The federal government received the lowest mark, with a D grade and score of 51 per cent. Of the 81 recommendations directed to Canada, only nine per cent were completed while another 48 per cent were in progress. No action had been taken on 43 per cent of the recommendations.
“They basically repeated the same thing over and over again to each of the recommendations. For 29 of the recommendations, their responses were that ‘we support this recommendation in principle’ but didn’t go into any real detail about what they were doing. In regards to 23 of the recommendations directed to Canada, they used exactly the same wording to respond to each of the recommendations,” Rudin said, describing Canada’s annual report.
“No other party responded in such a generic fashion. All of the other parties took the responses that were directed to them, seriously thought about them and gave thoughtful response.”
The education authorities – Northern Nishnawbe Education Council and Dennis Franklin Cromarty High School, Matawa Learning Centre and Keewaytinook Okimakanak – all received A grades.
“I think what’s clear is the people who were most invested took this the most seriously. They did as much as they could, as quickly as they could to respond to things,” Rudin said.
“When you look at it overall, the parties that did the best really are the Thunder Bay parties. Even though the city didn’t get the greatest grade, they really made a lot of progress on 97 per cent of the recommendations. The organizations in Thunder Bay are doing things. As you move outside of Thunder Bay, as it becomes more abstract, it seems interest may fall off.”
The city of Thunder Bay was issued a C+ grade, with 23 per cent of recommendations complete, 74 per cent in progress and only three per cent where no action has been taken.
“Since all but six of those recommendations were short-term recommendations, we feel they should have been able to accomplish more,” Rudin said. “But our feeling is if the city continues to work the way they’re working and show the commitment they’ve shown, by next year there’s no reason they won’t have an A.”
City manager Norm Gale said council and administration are “highly motivated” to continue addressing the 31 recommendations. A report on the findings of the river safety audit and a proposed letter of intent to grant the former Grandview Lodge to the Matawa Learning Centre are both scheduled to go before council on Monday.
“We are moving with real things,” Gale said. “It is true we do need help. It was mentioned about funding issues, particularly for the education parties. Those funding issues apply to the municipality of the city of Thunder Bay as well. We appeal for help from Ontario and Canada so we can realize our vision and the direction
Despite completing 31 per cent of their recommendations and having another 50 per cent in progress, Nishnawbe Aski Nation received a C+. Rudin said NAN identified a lack of funding as an obstacle for many of the recommendations, though he believes more action could have been taken.
The Thunder Bay Police Service, which has completed 40 per cent of their recommendations with the remaining 60 per cent underway, was given a B+.
Rudin said a progress report will be prepared and delivered in subsequent years until the work is done.
Though years have passed since the loss of the seven youth, the deaths of Indigenous teens Tammy Keeash and Josiah Begg earlier this year emphasizes the work that remains unfinished.
“It’s been 17 years since Jethro Anderson passed away and it’s been (six) since Jordan.
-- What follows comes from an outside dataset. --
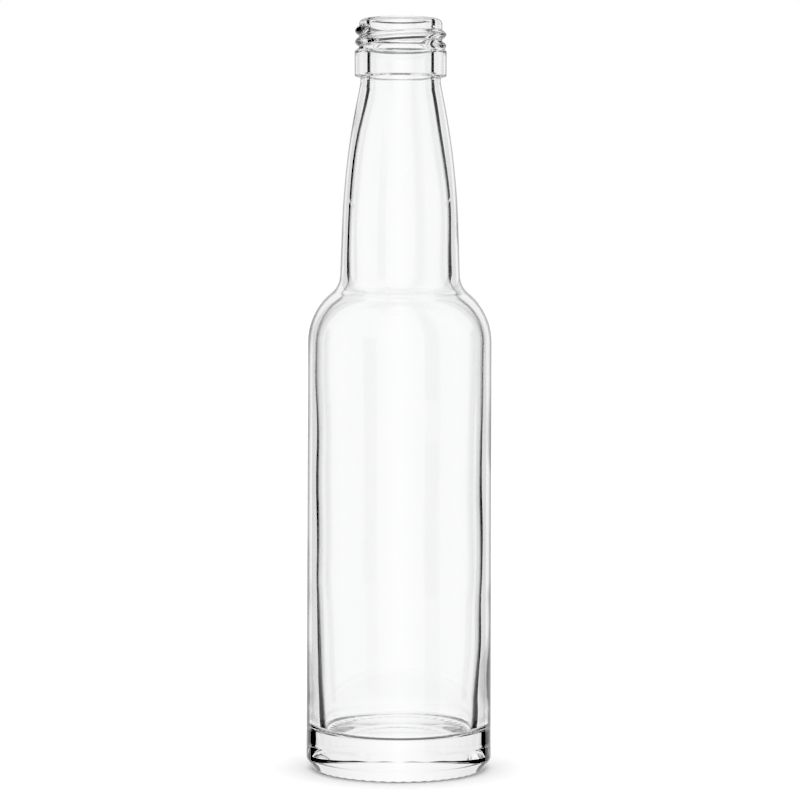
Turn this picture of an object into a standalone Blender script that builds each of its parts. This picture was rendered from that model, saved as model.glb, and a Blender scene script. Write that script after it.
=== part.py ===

The families live with this every day. Every time we talk to them they’re still living with it. The pain is magnified when this happens to someone else,” Rudin said.
“People are seriously questioning whether they should send their children to Thunder Bay for an education. We know among the families we represent that after they lost a child, their other children were not coming here for an education. Those are tragic responses. Those are choices no one should ever have to make.”